Hi, I was trying to trouble shoot why the varaint_qc and to_pandas step takes very long time (I was trying to filter variants to 5 positions -> filter samples to a list of 20K -> variant qc -> export). There’s a warning message I don’t quite get it:
2019-03-14 20:29:58 Hail: WARN: Found differences between requested and initialized parameters. Ignoring requested parameters.
Param: tmpDir, Provided value: /tmp, Existing value: dbfs:/tmp/hail.MfvZ1EpfplvG
Param: minBlockSize, Provided value: 1, Existing value: 0
2019-03-14 20:30:00 Hail: INFO: Number of BGEN files parsed: 1
2019-03-14 20:30:00 Hail: INFO: Number of samples in BGEN files: 487409
2019-03-14 20:30:00 Hail: INFO: Number of variants across all BGEN files: 5751712
2019-03-14 20:30:39 Hail: INFO: interval filter loaded 8 of 18000 partitions
2019-03-14 20:30:41 Hail: INFO: Coerced sorted dataset
vds_result = hl.filter_intervals(mt,target_intervals_parsed).cache()
merged = vds_result.filter_cols(hl.literal(subject_array).contains(vds_result.s))
merged_variant_qc = hl.variant_qc(merged)
merged_variant_qc_pd = merged_variant_qc.rows().to_pandas()
Where are you running Hail? You can see this error message when
hl.init() is called with the
idempotent=True argument, with different parameters otherwise.
How long is this taking? I’d expect it to take a minute or so.
should probably be:
I am running Hail using databricks (runtime HLS 5.3 beta). The filter_cols step is fast, it’s the next step: variant_qc took forever to complete (5 variants, 20K subjects). Thanks.
What hail version are you using?
I need the minor version – before we dig in at all, I want to make sure it’s recent.
Did you try my change to the literal?
note that even if the filter_cols line is fast, that could still be the problem – Hail is lazy and executes the entire pipeline together at the end.
The list array only contains unique elements. I understand it’s the variant_qc step to execute, so does it meet the expectation to be slow (hours not complete) for 5 variants x 20K samples? I just need a feasible way to perform the variant qc and export the result. Thanks.
It needs to be a set not for uniqueness, but for performance –
.contains on an array is O(n), while .contains on a set is O(log(n)).
See the warning here:
Still very slow with the set(). And if I break down the steps, it is step (B) the bottleneck, is there more efficient way to look up the variant qc results than the rows().to_pandas()? Thanks.
A. merged_variant_qc = hl.variant_qc(merged)

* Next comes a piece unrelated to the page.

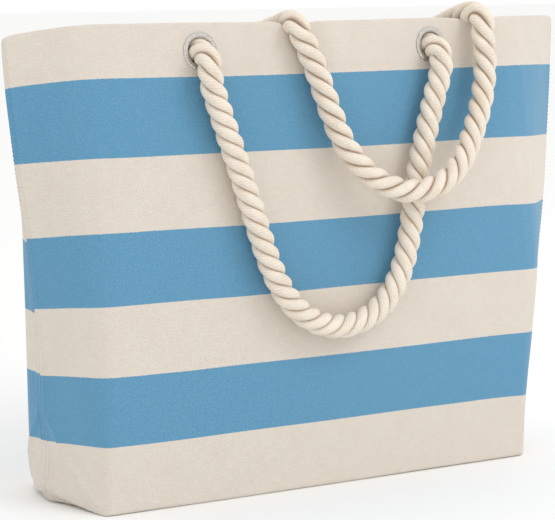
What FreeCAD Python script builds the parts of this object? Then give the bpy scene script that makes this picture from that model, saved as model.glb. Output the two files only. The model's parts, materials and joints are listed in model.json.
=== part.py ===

B. merged_variant_qc_pd = merged_variant_qc.rows().to_pandas()
to_pandas uses a Spark protocol that is known to be very slow. If you try
merged_variant_qc.write('...') (and read and to_pandas that result) then that’s the best measurement.
Can you run again and give us the Hail log file? You don’t need to let it run to completion, just let it get to the slow part.
where can I find the hail log?
It should be echoed in initialization:
In : hl.init()
Using Spark's default log4j profile: org/apache/spark/log4j-defaults.properties
Setting default log level to "WARN".
To adjust logging level use sc.setLogLevel(newLevel). For SparkR, use setLogLevel(newLevel).
Running on Apache Spark version 2.2.0
SparkUI available at http://10.1.0.166:4040
__ __ <>__
/ /_/ /__ __/ /
/ __ / _ `/ / /
/_/ /_/\_,_/_/_/ version 0.2.11-e8bbc49d0ae2
LOGGING: writing to /Users/tpoterba/hail/hail/hail-20190321-1134-0.2.11-e8bbc49d0ae2.log
oh, wait, you’re using Databricks, and I think they do some weird stuff related to setup
In : hl.utils.java.Env.hc()._log
Actually both ways work for identifying log file path. Can I send you the log directly (it’s too large to copy paste). Thanks.